February 20, 2017; Detroit News
When Betsy DeVos was sworn in as the U.S. Secretary of Education, the state of Michigan’s public schools became a national resource to be treasured. DeVos entered her new position with a limited background in the actual science and business of education. Instead, she brought to her office the résumé of a successful market-based educational reform advocate with years of effort spent creating a new model for how our nation’s children should learn.
Much of her work focused on molding educational policy in Michigan, which has become a living laboratory for this new vision of public education. By the end of the last school year, more than nine percent of Michigan’s 1.5 million school-age children were attending charter schools. Another 13 percent of the state’s students attended a public school other than their assigned neighborhood school. An additional three percent are estimated to be home-schooled.
The state’s constitution has kept vouchers off the menu of choice options, but with the choice mechanisms that remain available, currently 25 percent of Michigan’s children are attending schools their families have selected. With this level of transformation from the old to the new, are Michigan’s students seeing the promised benefits of this model of education?
In December, NPQ noted that Michigan’s schools had seen measures of educational outcomes stagnate and even fall in some cases. At the same time, disturbingly, school segregation actually increased. This week, we learned about new data confirming that little benefit from reform is accruing to the state’s students.
In the most recent look at Michigan schools, University of Michigan professor Brian A. Jacob analyzed data from the latest National Assessment of Educational Performance (NAEP), often referred to as the nation’s school report card, to see how Michigan schools were doing. According to Detroit News, “The study…found that Michigan students were at the bottom of the list when it comes to proficiency growth in the four measures of the exam.”
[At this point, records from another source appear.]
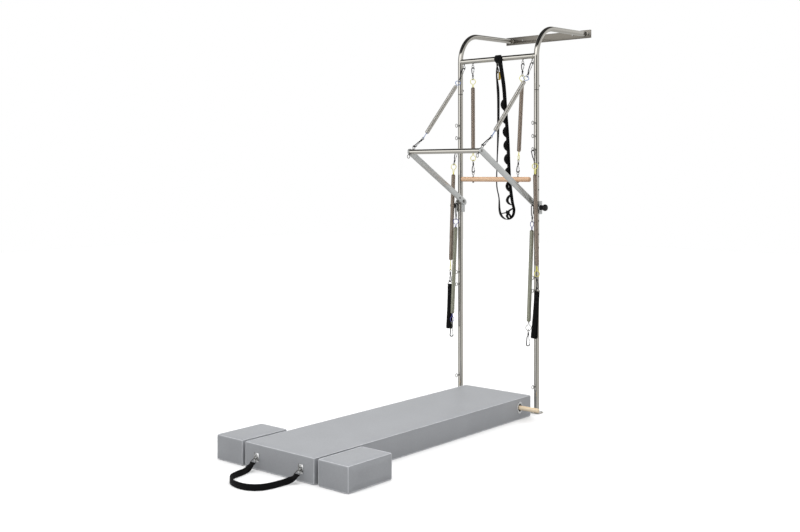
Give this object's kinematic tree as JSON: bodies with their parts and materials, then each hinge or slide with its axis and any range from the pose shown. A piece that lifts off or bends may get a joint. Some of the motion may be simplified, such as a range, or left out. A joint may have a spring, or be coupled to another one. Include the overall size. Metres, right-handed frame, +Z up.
{
  "type": "pilates tower unit",
  "caption": "Wall-mounted steel tube tower with sprung push-through and roll-down bars, hanging springs and straps, beside a T-shaped floor mat.",
  "frame": {"origin": "on the floor, under the middle of the whole part's bounding box", "axes": "+Z up, +Y from the mat's foot end towards the wall behind the tower, +X to the right of a person on the mat who faces the wall"},
  "size_m": [0.9046, 2.7314, 2.353],
  "materials": {
    "polished_steel": "polished",
    "dark_steel": "polished",
    "plated_steel": "bright zinc plate",
    "satin_aluminium": "satin",
    "spring_steel": "oiled wire",
    "black_plastic": "moulded",
    "webbing": "woven",
    "vinyl": "matt upholstery vinyl",
    "maple": "clear satin lacquer",
    "brass": "satin"
  },
  "bodies": {
    "frame": {"left_upright": "polished_steel", "right_upright": "polished_steel", "left_top_bend": "polished_steel", "right_top_bend": "polished_steel", "left_base_plate": "polished_steel", "right_base_plate": "polished_steel", "left_seam_screw": "black_plastic", "right_seam_screw": "black_plastic", "left_carriage": "plated_steel", "right_carriage": "plated_steel", "left_pivot_bolt": "plated_steel", "right_pivot_bolt": "plated_steel", "left_block": "vinyl", "right_block": "vinyl", "left_escutcheon": "plated_steel", "right_escutcheon": "plated_steel", "left_anchor": "plated_steel", "right_anchor": "plated_steel", "crossbar": "polished_steel", "wall_plate": "dark_steel", "mat": "vinyl"},
    "push_bar": {"push_bar": "polished_steel", "left_push_arm": "satin_aluminium", "right_push_arm": "satin_aluminium"},
    "push_upper_hooks": {"left_push_upper_hook": "plated_steel", "right_push_upper_hook": "plated_steel"},
    "push_springs": {"left_push_spring": "spring_steel", "right_push_spring": "spring_steel"},
    "push_lower_hooks": {"left_push_lower_hook": "plated_steel", "right_push_lower_hook": "plated_steel"},
    "roll_upper_hooks": {"left_roll_upper_hook": "plated_steel", "right_roll_upper_hook": "plated_steel", "left_roll_spring": "spring_steel", "right_roll_spring": "spring_steel"},
    "roll_down_bar": {"left_roll_lower_hook": "plated_steel", "right_roll_lower_hook": "plated_steel", "left_roll_eye": "plated_steel", "right_roll_eye": "plated_steel", "roll_down_bar": "maple"},
    "safety_strap": {"safety_strap": "webbing", "safety_clip": "brass"},
    "foot_strap": {"foot_strap": "webbing"},
    "handle_dowel": {"dowel": "maple"},
    "left_leg_upper": {"left_leg_upper_hook": "plated_steel", "left_leg_spring": "spring_steel"},
    "left_leg_lower": {"left_leg_snap": "plated_steel", "left_leg_loop": "webbing"},
    "left_arm_upper": {"left_arm_upper_hook": "plated_steel", "left_arm_spring": "spring_steel"},
    "left_arm_lower": {"left_arm_snap": "plated_steel"},
    "left_pin": {"left_pull_pin": "black_plastic"},
    "right_leg_upper": {"right_leg_upper_hook": "plated_steel", "right_leg_spring": "spring_steel"},
    "right_leg_lower": {"right_leg_snap": "plated_steel", "right_leg_loop": "webbing"},
    "right_arm_upper": {"right_arm_upper_hook": "plated_steel", "right_arm_spring": "spring_steel"},
    "right_arm_lower": {"right_arm_snap": "plated_steel"},
    "right_pin": {"right_pull_pin": "black_plastic"}
  },
  "joints": [
    {"name": "push_bar_swing", "type": "hinge", "parent": "frame", "child": "push_bar", "pos_m": [-0.066, 0.78773, 1.25795], "axis": [1, 0, 0], "range_deg": [0, 60], "stiffness_Nm_per_rad": 12, "springref_deg": -45.84},
    {"name": "push_upper_hook_swing", "type": "hinge", "parent": "frame", "child": "push_upper_hooks", "pos_m": [-0.066, 0.78773, 2.104], "axis": [1, 0, 0], "range_deg": [-0.5, 19.21]},
    {"name": "push_spring_stretch", "type": "slide", "parent": "push_upper_hooks", "child": "push_springs", "axis": [0, -0.7005, -0.7136], "range_m": [-0.005, 0.525], "deforming": ["left_push_spring", "right_push_spring"]},
    {"name": "push_lower_hook_swing", "type": "hinge", "parent": "push_bar", "child": "push_lower_hooks", "pos_m": [-0.066, 0.28228, 1.58909], "axis": [1, 0, 0], "range_deg": [-41.79, 0.5]},
    {"name": "roll_down_swing", "type": "hinge", "parent": "frame", "child": "roll_upper_hooks", "pos_m": [-0.066, 0.78773, 2.104], "axis": [-1, 0, 0], "range_deg": [0, 12]},
    {"name": "roll_down_stretch", "type": "slide", "parent": "roll_upper_hooks", "child": "roll_down_bar", "axis": [0, -0.0359, -0.9994], "range_m": [0, 0.3], "stiffness_N_per_m": 300, "springref_m": -0.06, "deforming": ["left_roll_spring", "right_roll_spring"]},
    {"name": "left_leg_spring_swing", "type": "hinge", "parent": "frame", "child": "left_leg_upper", "pos_m": [-0.3505, 0.74623, 1.57795], "axis": [-1, 0, 0], "range_deg": [0, 60]},
    {"name": "left_leg_spring_stretch", "type": "slide", "parent": "left_leg_upper", "child": "left_leg_lower", "axis": [-0.0303, -0.0121, -0.9995], "range_m": [0, 0.3], "stiffness_N_per_m": 250, "springref_m": -0.06, "deforming": ["left_leg_spring"]},
    {"name": "left_arm_spring_swing", "type": "hinge", "parent": "frame", "child": "left_arm_upper", "pos_m": [-0.3505, 0.74623, 1.24994], "axis": [-1, 0, 0], "range_deg": [0, 60]},
    {"name": "left_arm_spring_stretch", "type": "slide", "parent": "left_arm_upper", "child": "left_arm_lower", "axis": [0, -0.0628, -0.998], "range_m": [0, 0.27], "stiffness_N_per_m": 250, "springref_m": -0.06, "deforming": ["left_arm_spring"]},
    {"name": "left_pin_pull", "type": "slide", "parent": "frame", "child": "left_pin", "axis": [-1, 0, 0], "range_m": [0, 0.012], "stiffness_N_per_m": 800, "springref_m": -0.01},
    {"name": "right_leg_spring_swing", "type": "hinge", "parent": "frame", "child": "right_leg_upper", "pos_m": [0.2185, 0.74623, 1.57795], "axis": [-1, 0, 0], "range_deg": [0, 60]},
    {"name": "right_leg_spring_stretch", "type": "slide", "parent": "right_leg_upper", "child": "right_leg_lower", "axis": [0.0303, -0.0121, -0.9995], "range_m": [0, 0.3], "stiffness_N_per_m": 250, "springref_m": -0.06, "deforming": ["right_leg_spring"]},
    {"name": "right_arm_spring_swing", "type": "hinge", "parent": "frame", "child": "right_arm_upper", "pos_m": [0.2185, 0.74623, 1.24994], "axis": [-1, 0, 0], "range_deg": [0, 60]},
    {"name": "right_arm_spring_stretch", "type": "slide", "parent": "right_arm_upper", "child": "right_arm_lower", "axis": [0, -0.0628, -0.998], "range_m": [0, 0.27], "stiffness_N_per_m": 250, "springref_m": -0.06, "deforming": ["right_arm_spring"]},
    {"name": "right_pin_pull", "type": "slide", "parent": "frame", "child": "right_pin", "axis": [1, 0, 0], "range_m": [0, 0.012], "stiffness_N_per_m": 800, "springref_m": -0.01},
    {"name": "safety_strap_swing", "type": "hinge", "parent": "frame", "child": "safety_strap", "pos_m": [-0.066, 0.78773, 2.14], "axis": [1, 0, 0], "range_deg": [0, 25]},
    {"name": "foot_strap_lift", "type": "hinge", "parent": "frame", "child": "foot_strap", "pos_m": [0, -1.11848, 0.05927], "axis": [-1, 0, 0], "range_deg": [0, 90]},
    {"name": "handle_dowel_slide", "type": "slide", "parent": "frame", "child": "handle_dowel", "axis": [1, 0, 0], "range_m": [0, 0.6]}
  ],
  "couplings": [
    {"joint": "push_upper_hook_swing", "follows": "push_bar_swing", "ratio": 0.31188},
    {"joint": "push_spring_stretch", "follows": "push_bar_swing", "m_per_rad": 0.49659},
    {"joint": "push_lower_hook_swing", "follows": "push_bar_swing", "ratio": -0.68812}
  ]
}
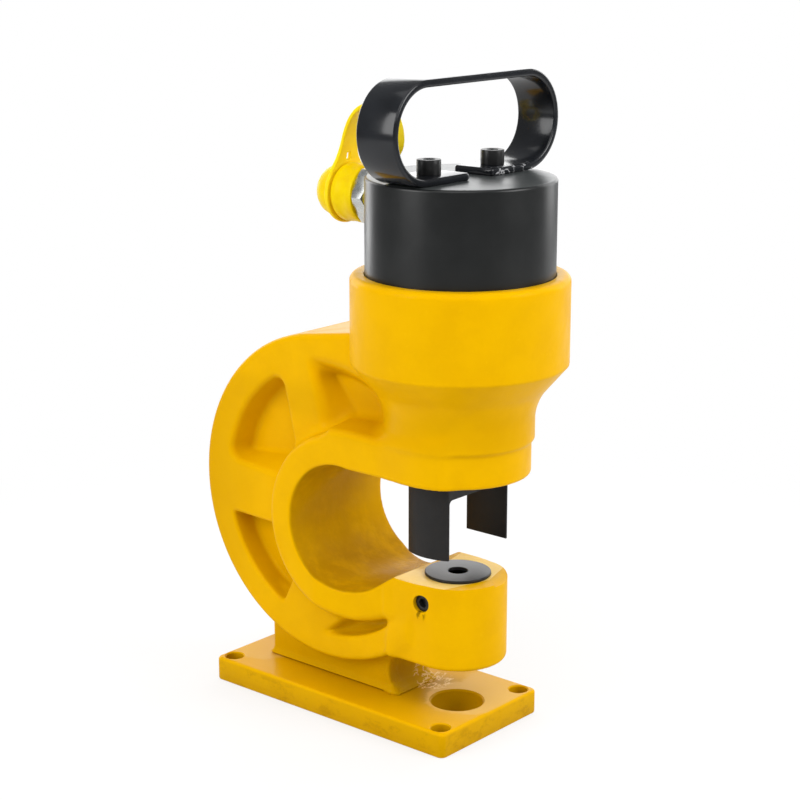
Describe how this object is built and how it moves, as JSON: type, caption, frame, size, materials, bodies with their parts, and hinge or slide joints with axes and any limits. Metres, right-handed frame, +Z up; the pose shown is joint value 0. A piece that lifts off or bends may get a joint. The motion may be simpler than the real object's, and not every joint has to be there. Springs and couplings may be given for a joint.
{
  "type": "hydraulic hole punch",
  "caption": "Hydraulic hole punch with a cast C frame on a bolted base plate, black ram cylinder, loop handle, stripper fork, die and capped hose coupler.",
  "frame": {"origin": "centre of the base plate's four mounting holes, on its underside", "axes": "+X from the back of the C frame towards the jaw's open end, +Z up along the punch axis, +Y to the left when looking along +X"},
  "size_m": [0.2336, 0.14, 0.3714],
  "materials": {
    "frame_paint": "gloss orange-yellow enamel over a casting",
    "cylinder_black": "satin black",
    "handle_black": "gloss black with chipped edges",
    "dark_steel": "phosphated, almost black",
    "tool_steel": "hardened and blackened",
    "bright_steel": "ground or zinc plated",
    "spring_steel": "drawn wire",
    "screw_black": "black oxide",
    "bronze": "turned bronze",
    "copper": "annealed copper",
    "seal": "matt nitrile rubber",
    "bearing_strip": "filled acetal",
    "cap_plastic": "glossy lemon-yellow soft vinyl"
  },
  "bodies": {
    "tool": {"c_frame": "frame_paint", "base_plate": "frame_paint", "base_screws": "dark_steel", "cylinder": "cylinder_black", "gland_bush": "bronze", "rod_wiper": "seal", "spring_anchor": "tool_steel", "return_spring": "spring_steel", "stripper": "dark_steel", "die": "tool_steel", "handle": "handle_black", "handle_screws": "screw_black", "coupler_body": "bright_steel", "port_washer": "copper", "coupler_guide": "bronze", "poppet_spring": "spring_steel", "cap_strap": "cap_plastic"},
    "ram_unit": {"ram": "bright_steel", "piston_seal": "seal", "piston_guide_ring": "bearing_strip", "punch": "tool_steel", "punch_retainer": "dark_steel"},
    "valve": {"coupler_poppet": "bright_steel"},
    "cap": {"dust_cap": "cap_plastic"},
    "die_clamp": {"die_set_screw": "screw_black"}
  },
  "joints": [
    {"name": "ram_stroke", "type": "slide", "parent": "tool", "child": "ram_unit", "axis": [0, 0, -1], "range_m": [0, 0.055], "stiffness_N_per_m": 3000, "springref_m": -0.03, "deforming": ["return_spring"]},
    {"name": "valve_push", "type": "slide", "parent": "tool", "child": "valve", "axis": [1, 0, 0], "range_m": [0, 0.004], "stiffness_N_per_m": 1200, "springref_m": -0.003, "deforming": ["poppet_spring"]},
    {"name": "cap_pull", "type": "slide", "parent": "tool", "child": "cap", "axis": [-1, 0, 0], "range_m": [0, 0.03], "deforming": ["cap_strap"]},
    {"name": "die_clamp_turn", "type": "hinge", "parent": "tool", "child": "die_clamp", "pos_m": [0.0608, -0.0226, 0.0805], "axis": [0, -1, 0], "range_deg": [0, 720]}
  ]
}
Jacob’s work follows by less than six months a separate review of the NAEP data by Education Trust-Midwest, “Michigan’s Talent Crisis: The Economic Case For Rebuilding Michigan’s Broken Public Education System,” which “found Michigan’s students are falling far behind their peers across the nation [and] that Michigan is in the bottom 10 states for key subjects and grades, including early literacy.” Sunil Joy, assistant director of policy and research at the nonpartisan Education Trust, explained in an email that while both studies used NAEP data, “Jacob’s analysis also incorporates factors like state size, population density, median household income and others. Even when controlling for these factors, Michigan still fares poorly.”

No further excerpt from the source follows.